Hack to run container in the background

If you want to simplify the way to run containers, you should run your container on background with docker run -d image your-command. Instead of running with docker run -i -t image your-command, using -d is recommended because you can run your container with just one command and you don’t need to detach terminal of container by hitting Ctrl + P + Q.

However, there is a problem with -d option. Your container immediately stops unless the commands are not running on foreground.

Let me explain this by using case where you want to run apache service on a container. The intuitive way of doing this is

$ docker run -d apache-server apachectl start

However, the container stops immediately after it is started. This is because apachectl exits once it detaches apache daemon.

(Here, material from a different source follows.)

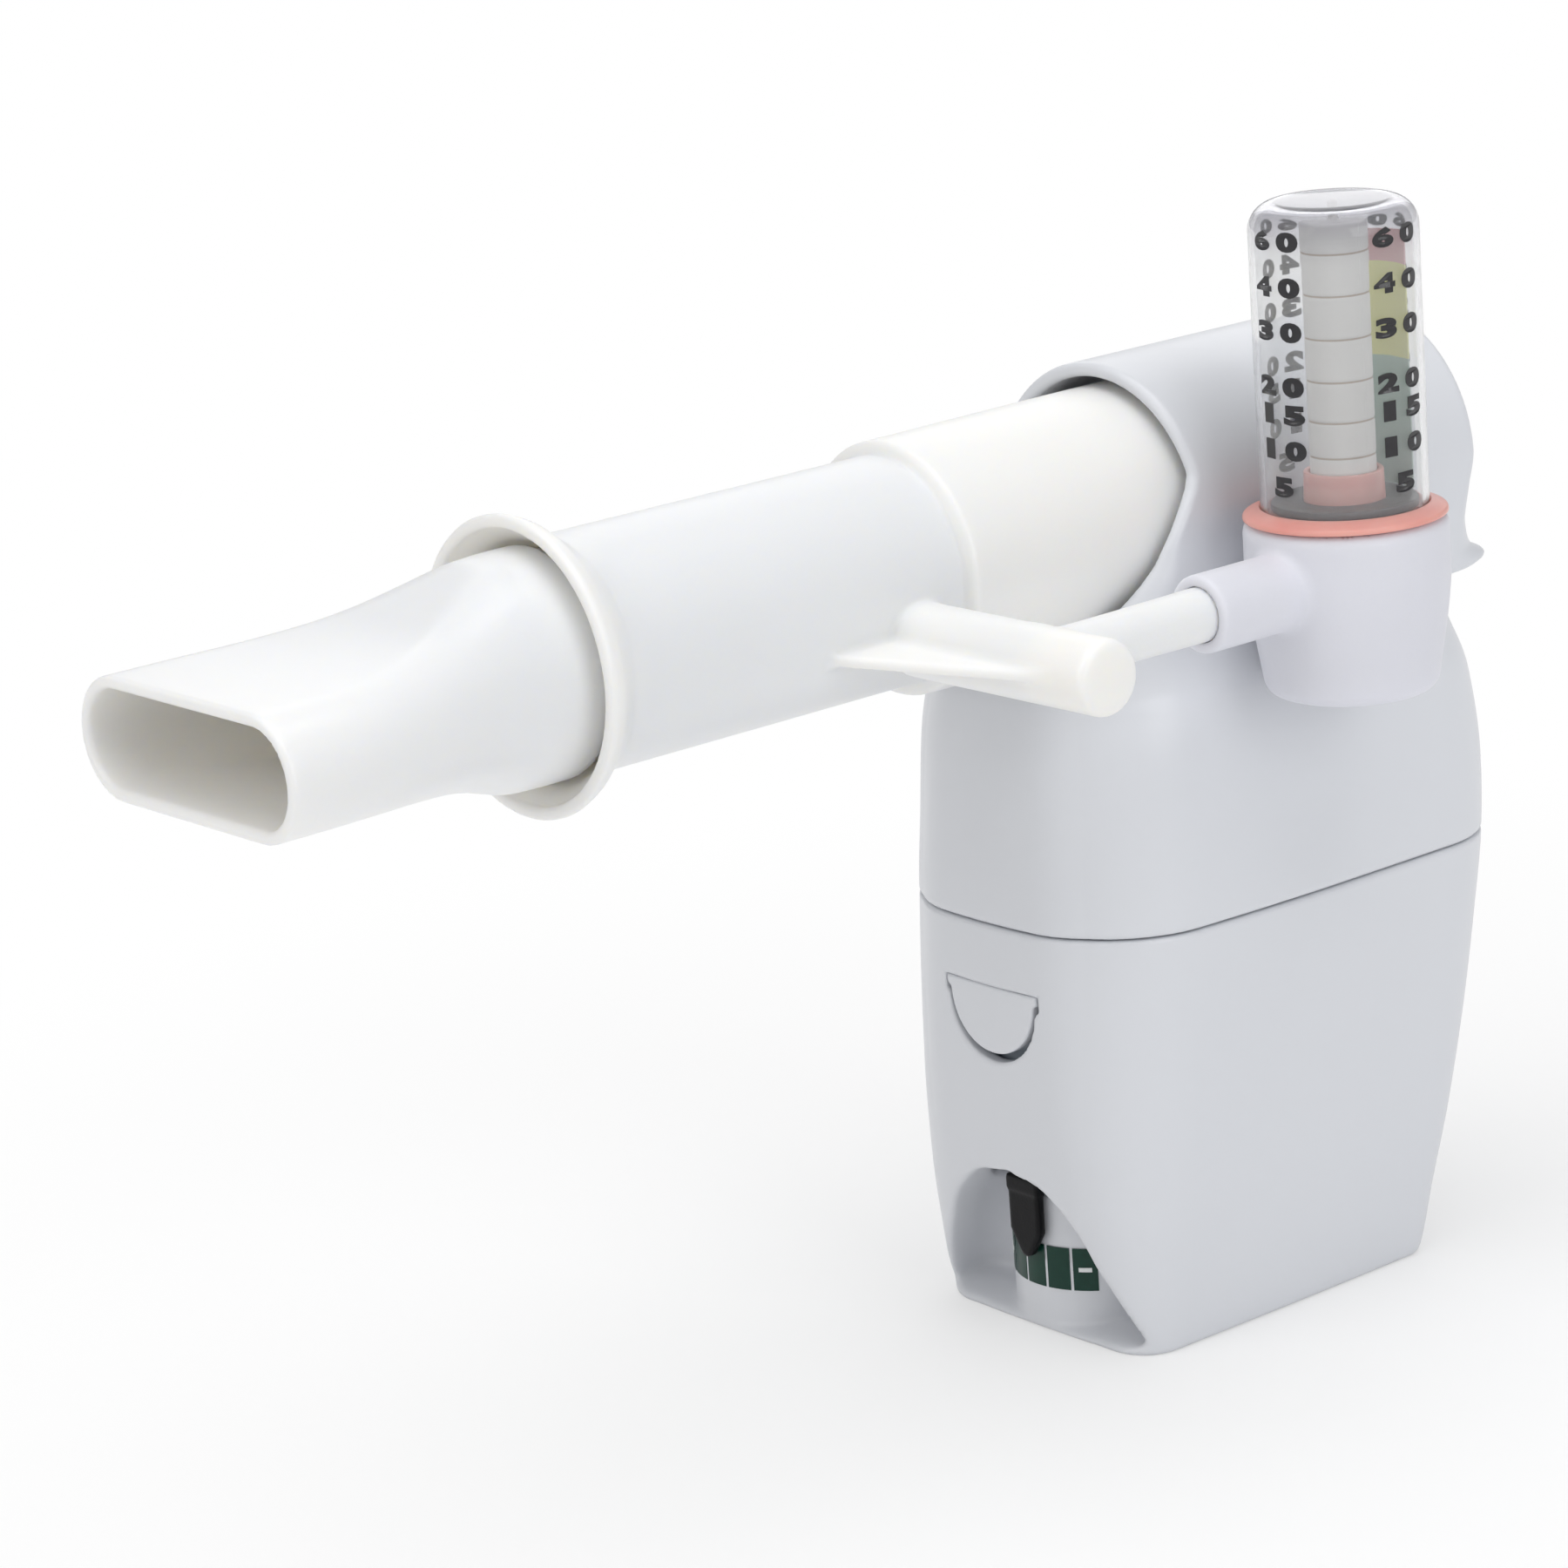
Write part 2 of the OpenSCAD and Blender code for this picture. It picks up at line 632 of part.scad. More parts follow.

Docker doesn’t like this. Docker requires your command to keep running in the foreground. Otherwise, it thinks that your applications stops and shutdown the container.

You can solve this by directly running apache executable with foreground option.

$ docker run -e APACHE_RUN_USER=www-data \
                    -e APACHE_RUN_GROUP=www-data \
                    -e APACHE_PID_FILE=/var/run/apache2.pid \
                    -e APACHE_RUN_DIR=/var/run/apache2 \
                    -e APACHE_LOCK_DIR=/var/lock/apache2 \
                    -e APACHE_LOG_DIR=/var/log/apache2 \
                    -d apache-server /usr/sbin/apache2 -D NO_DETACH -D FOREGROUND

Here we are manually doing what apachectl does for us and run apache executable. With this approach, apache keeps running on foreground.

The problem is that some application does not run in the foreground. Also, we need to do extra works such as exporting environment variables by ourselves. How can we make it easier?

In this situation, you can add tail -f /dev/null to your command. By doing this, even if your main command runs in the background, your container doesn’t stop because tail is keep running in the foreground. We can use this technique in the apache case.

$ docker run -d apache-server apachectl start && tail -f /dev/null

Much better, right? Since tail -f /dev/null doesn’t do any harm, you can use this hack to any applications.